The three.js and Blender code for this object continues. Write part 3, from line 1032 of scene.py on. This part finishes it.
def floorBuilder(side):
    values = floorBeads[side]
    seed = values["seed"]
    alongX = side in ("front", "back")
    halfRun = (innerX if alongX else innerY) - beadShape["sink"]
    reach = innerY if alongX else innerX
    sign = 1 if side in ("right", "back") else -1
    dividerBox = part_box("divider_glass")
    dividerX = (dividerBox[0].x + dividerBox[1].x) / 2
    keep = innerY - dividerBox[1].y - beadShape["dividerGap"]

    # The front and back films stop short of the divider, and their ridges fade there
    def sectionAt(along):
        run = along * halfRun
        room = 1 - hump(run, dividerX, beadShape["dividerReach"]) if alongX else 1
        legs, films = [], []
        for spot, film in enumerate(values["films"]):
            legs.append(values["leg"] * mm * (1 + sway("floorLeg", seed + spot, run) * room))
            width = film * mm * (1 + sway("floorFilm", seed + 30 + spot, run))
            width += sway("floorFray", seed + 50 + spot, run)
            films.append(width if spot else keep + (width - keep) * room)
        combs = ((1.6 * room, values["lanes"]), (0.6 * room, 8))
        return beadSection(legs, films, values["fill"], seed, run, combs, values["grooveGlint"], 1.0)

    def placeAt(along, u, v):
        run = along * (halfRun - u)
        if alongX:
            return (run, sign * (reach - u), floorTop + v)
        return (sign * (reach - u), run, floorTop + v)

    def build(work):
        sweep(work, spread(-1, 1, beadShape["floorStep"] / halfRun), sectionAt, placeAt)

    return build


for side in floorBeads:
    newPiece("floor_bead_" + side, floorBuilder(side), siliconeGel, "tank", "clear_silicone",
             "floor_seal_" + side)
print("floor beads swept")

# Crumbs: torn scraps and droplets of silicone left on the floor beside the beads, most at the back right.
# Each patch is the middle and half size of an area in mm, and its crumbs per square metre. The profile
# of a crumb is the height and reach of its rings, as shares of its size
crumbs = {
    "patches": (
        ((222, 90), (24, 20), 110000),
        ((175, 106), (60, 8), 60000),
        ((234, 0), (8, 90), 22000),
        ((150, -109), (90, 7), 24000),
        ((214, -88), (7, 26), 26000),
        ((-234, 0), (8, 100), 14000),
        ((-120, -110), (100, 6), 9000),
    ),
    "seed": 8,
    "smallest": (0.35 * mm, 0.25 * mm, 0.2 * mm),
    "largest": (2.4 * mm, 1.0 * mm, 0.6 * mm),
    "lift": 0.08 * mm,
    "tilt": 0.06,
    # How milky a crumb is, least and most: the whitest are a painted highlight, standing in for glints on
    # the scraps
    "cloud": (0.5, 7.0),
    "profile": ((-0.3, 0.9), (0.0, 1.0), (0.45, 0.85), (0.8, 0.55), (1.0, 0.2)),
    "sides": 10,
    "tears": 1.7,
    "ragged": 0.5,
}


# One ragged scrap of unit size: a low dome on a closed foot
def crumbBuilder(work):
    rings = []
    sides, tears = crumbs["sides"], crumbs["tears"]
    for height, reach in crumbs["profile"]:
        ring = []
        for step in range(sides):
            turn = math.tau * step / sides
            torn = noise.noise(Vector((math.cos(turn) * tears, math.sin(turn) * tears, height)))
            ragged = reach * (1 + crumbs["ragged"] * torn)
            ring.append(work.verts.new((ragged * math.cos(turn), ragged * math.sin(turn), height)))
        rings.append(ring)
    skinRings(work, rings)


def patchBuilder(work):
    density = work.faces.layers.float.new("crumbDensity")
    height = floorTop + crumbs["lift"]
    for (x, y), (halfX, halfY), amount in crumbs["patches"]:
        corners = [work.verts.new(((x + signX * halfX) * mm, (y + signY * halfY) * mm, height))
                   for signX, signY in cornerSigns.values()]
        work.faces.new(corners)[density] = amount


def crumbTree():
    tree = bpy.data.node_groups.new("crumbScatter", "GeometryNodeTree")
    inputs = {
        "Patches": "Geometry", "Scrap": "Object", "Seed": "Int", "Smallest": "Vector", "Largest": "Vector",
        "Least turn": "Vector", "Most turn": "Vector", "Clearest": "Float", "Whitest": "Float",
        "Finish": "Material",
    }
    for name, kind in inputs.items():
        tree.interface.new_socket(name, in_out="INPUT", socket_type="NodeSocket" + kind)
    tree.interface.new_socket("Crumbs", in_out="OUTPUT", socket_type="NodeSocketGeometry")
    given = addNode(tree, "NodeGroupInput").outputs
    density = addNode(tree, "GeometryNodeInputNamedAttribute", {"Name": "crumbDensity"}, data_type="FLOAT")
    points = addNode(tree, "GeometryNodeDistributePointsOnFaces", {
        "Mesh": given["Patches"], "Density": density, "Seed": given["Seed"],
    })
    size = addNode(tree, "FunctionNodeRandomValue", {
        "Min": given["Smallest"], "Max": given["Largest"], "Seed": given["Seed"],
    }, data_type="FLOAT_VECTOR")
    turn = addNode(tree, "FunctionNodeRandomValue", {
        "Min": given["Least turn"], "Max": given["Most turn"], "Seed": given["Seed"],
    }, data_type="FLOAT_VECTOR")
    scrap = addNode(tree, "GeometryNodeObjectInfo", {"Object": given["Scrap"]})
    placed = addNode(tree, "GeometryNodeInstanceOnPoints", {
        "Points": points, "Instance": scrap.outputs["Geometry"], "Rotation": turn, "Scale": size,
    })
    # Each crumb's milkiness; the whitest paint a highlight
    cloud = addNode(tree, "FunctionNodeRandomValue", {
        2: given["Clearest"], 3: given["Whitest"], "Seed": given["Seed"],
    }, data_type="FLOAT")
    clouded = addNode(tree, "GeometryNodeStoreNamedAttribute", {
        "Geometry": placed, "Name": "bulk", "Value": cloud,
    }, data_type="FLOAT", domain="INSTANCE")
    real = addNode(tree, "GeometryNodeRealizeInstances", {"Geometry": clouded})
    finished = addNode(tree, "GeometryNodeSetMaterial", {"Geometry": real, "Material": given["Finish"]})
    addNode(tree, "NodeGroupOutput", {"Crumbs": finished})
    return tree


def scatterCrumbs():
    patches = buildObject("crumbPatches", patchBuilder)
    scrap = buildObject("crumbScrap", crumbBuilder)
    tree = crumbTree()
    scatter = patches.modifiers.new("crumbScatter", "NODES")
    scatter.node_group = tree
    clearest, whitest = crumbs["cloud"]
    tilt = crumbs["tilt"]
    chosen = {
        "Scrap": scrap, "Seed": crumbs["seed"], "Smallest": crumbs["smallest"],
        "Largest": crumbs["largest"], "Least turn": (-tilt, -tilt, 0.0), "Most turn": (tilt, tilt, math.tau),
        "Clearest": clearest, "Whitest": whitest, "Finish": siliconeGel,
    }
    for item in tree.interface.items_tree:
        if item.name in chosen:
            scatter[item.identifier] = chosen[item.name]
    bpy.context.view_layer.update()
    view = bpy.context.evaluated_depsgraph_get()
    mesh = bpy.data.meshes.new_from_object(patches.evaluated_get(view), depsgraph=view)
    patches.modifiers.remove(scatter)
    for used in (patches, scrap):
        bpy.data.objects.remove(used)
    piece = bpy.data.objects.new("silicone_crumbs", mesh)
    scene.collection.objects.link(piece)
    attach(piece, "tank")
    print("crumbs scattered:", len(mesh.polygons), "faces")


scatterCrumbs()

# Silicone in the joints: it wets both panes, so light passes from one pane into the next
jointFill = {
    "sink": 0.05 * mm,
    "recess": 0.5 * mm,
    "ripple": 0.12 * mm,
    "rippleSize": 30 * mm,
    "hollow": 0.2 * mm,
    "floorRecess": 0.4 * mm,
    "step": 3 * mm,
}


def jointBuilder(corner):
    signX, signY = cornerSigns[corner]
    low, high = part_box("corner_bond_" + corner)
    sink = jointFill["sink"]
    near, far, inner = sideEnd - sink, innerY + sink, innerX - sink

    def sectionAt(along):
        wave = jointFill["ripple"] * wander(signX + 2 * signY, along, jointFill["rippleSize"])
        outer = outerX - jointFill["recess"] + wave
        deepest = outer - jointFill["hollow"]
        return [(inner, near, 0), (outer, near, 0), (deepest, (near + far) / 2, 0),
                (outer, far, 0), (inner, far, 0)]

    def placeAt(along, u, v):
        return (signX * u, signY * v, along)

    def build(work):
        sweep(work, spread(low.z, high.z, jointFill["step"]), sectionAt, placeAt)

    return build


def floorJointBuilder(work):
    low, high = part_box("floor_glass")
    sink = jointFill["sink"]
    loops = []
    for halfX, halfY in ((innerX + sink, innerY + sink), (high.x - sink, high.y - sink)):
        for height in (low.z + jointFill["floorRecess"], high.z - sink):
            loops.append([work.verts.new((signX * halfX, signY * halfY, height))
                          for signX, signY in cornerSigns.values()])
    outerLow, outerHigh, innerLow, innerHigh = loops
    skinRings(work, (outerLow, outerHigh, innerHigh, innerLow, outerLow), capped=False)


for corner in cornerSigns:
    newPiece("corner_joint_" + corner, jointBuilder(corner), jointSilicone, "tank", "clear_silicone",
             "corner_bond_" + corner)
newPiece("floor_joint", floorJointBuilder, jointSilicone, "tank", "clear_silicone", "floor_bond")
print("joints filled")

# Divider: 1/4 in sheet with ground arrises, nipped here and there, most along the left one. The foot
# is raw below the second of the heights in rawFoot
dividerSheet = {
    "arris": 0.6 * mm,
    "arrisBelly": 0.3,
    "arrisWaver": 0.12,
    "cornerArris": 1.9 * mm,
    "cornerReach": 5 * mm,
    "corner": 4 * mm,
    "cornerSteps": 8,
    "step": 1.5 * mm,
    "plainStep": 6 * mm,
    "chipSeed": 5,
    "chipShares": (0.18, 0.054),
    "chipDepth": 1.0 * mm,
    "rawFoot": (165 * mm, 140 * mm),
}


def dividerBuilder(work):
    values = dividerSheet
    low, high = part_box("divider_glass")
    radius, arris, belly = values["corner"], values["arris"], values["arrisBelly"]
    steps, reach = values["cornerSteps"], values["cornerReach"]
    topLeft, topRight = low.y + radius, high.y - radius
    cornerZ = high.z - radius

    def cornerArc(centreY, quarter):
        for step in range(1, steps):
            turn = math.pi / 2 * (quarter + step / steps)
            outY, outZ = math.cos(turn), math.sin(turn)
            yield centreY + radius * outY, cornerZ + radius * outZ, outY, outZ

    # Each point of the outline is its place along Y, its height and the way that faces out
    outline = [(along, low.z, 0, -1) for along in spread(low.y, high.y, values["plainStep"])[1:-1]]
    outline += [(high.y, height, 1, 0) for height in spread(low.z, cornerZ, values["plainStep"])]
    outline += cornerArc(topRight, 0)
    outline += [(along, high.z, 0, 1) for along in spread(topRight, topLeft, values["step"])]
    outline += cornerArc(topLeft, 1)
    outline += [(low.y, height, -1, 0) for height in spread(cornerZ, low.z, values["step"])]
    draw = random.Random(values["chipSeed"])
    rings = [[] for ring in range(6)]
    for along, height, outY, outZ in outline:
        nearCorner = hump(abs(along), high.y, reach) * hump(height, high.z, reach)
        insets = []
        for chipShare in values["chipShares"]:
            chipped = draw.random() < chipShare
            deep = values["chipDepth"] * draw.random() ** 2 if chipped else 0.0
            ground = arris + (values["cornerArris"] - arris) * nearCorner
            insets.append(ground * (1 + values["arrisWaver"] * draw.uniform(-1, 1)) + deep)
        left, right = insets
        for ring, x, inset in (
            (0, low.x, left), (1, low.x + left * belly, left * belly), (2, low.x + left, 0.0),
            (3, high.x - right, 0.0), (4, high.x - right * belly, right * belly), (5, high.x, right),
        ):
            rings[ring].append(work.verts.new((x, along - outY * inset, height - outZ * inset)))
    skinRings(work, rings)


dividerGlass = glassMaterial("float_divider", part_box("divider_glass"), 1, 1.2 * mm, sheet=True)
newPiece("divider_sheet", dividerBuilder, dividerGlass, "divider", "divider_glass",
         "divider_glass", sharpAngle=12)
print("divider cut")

————

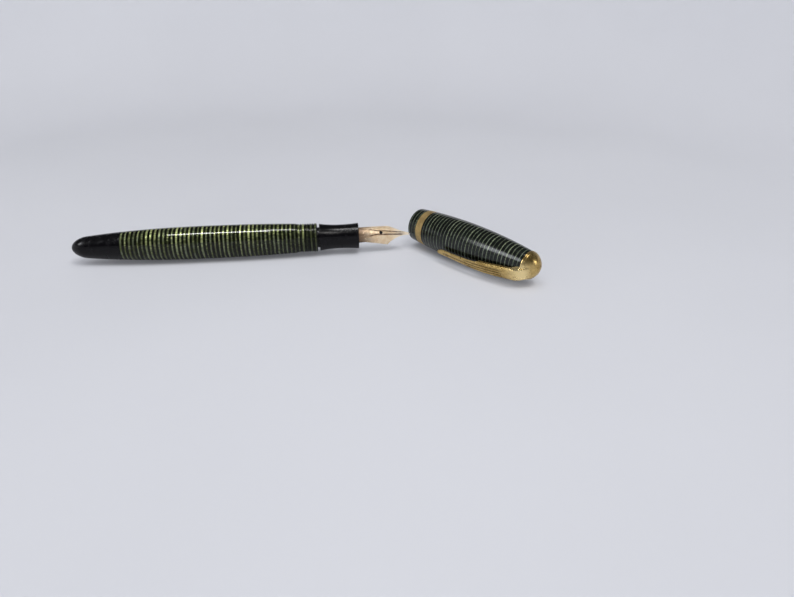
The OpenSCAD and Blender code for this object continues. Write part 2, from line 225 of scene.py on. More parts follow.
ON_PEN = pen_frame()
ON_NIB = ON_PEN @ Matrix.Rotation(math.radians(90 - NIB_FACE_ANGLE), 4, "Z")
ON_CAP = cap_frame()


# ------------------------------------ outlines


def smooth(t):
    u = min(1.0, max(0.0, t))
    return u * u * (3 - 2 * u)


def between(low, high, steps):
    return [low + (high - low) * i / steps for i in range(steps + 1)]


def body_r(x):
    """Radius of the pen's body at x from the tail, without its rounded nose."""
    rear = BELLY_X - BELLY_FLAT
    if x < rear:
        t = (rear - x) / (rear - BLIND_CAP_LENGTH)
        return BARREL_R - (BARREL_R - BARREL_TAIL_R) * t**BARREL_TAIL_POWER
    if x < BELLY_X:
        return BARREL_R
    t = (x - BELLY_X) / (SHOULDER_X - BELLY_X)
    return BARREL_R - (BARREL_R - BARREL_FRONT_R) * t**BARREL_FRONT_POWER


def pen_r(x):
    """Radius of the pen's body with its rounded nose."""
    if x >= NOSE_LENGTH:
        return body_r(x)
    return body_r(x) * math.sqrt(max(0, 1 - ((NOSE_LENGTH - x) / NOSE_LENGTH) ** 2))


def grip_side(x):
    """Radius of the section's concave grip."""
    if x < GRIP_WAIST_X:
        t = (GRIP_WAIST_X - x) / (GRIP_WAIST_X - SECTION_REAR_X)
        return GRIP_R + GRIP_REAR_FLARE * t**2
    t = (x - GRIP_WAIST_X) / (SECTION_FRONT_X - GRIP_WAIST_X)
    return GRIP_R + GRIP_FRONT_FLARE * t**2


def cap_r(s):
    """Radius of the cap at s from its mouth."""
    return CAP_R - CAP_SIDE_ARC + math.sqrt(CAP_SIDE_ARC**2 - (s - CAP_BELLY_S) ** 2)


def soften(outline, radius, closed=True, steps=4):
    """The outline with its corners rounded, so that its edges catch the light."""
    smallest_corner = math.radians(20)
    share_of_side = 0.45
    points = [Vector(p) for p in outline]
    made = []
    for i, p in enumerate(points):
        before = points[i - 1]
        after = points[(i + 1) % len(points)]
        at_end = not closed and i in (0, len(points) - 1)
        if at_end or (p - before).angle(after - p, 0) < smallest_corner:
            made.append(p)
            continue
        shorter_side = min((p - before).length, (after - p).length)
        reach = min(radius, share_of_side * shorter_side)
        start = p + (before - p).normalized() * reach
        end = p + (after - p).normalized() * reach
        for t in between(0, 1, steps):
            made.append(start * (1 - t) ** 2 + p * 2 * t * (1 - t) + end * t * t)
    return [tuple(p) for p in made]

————

Return exactly the lines above from the line that has "The OpenSCAD and" through the line that has "return CAP_R - CAP_SIDE_ARC", inclusive, and nothing else.

_IN RESPONSE:_
The OpenSCAD and Blender code for this object continues. Write part 2, from line 225 of scene.py on. More parts follow.
ON_PEN = pen_frame()
ON_NIB = ON_PEN @ Matrix.Rotation(math.radians(90 - NIB_FACE_ANGLE), 4, "Z")
ON_CAP = cap_frame()


# ------------------------------------ outlines


def smooth(t):
    u = min(1.0, max(0.0, t))
    return u * u * (3 - 2 * u)


def between(low, high, steps):
    return [low + (high - low) * i / steps for i in range(steps + 1)]


def body_r(x):
    """Radius of the pen's body at x from the tail, without its rounded nose."""
    rear = BELLY_X - BELLY_FLAT
    if x < rear:
        t = (rear - x) / (rear - BLIND_CAP_LENGTH)
        return BARREL_R - (BARREL_R - BARREL_TAIL_R) * t**BARREL_TAIL_POWER
    if x < BELLY_X:
        return BARREL_R
    t = (x - BELLY_X) / (SHOULDER_X - BELLY_X)
    return BARREL_R - (BARREL_R - BARREL_FRONT_R) * t**BARREL_FRONT_POWER


def pen_r(x):
    """Radius of the pen's body with its rounded nose."""
    if x >= NOSE_LENGTH:
        return body_r(x)
    return body_r(x) * math.sqrt(max(0, 1 - ((NOSE_LENGTH - x) / NOSE_LENGTH) ** 2))


def grip_side(x):
    """Radius of the section's concave grip."""
    if x < GRIP_WAIST_X:
        t = (GRIP_WAIST_X - x) / (GRIP_WAIST_X - SECTION_REAR_X)
        return GRIP_R + GRIP_REAR_FLARE * t**2
    t = (x - GRIP_WAIST_X) / (SECTION_FRONT_X - GRIP_WAIST_X)
    return GRIP_R + GRIP_FRONT_FLARE * t**2


def cap_r(s):
    """Radius of the cap at s from its mouth."""
    return CAP_R - CAP_SIDE_ARC + math.sqrt(CAP_SIDE_ARC**2 - (s - CAP_BELLY_S) ** 2)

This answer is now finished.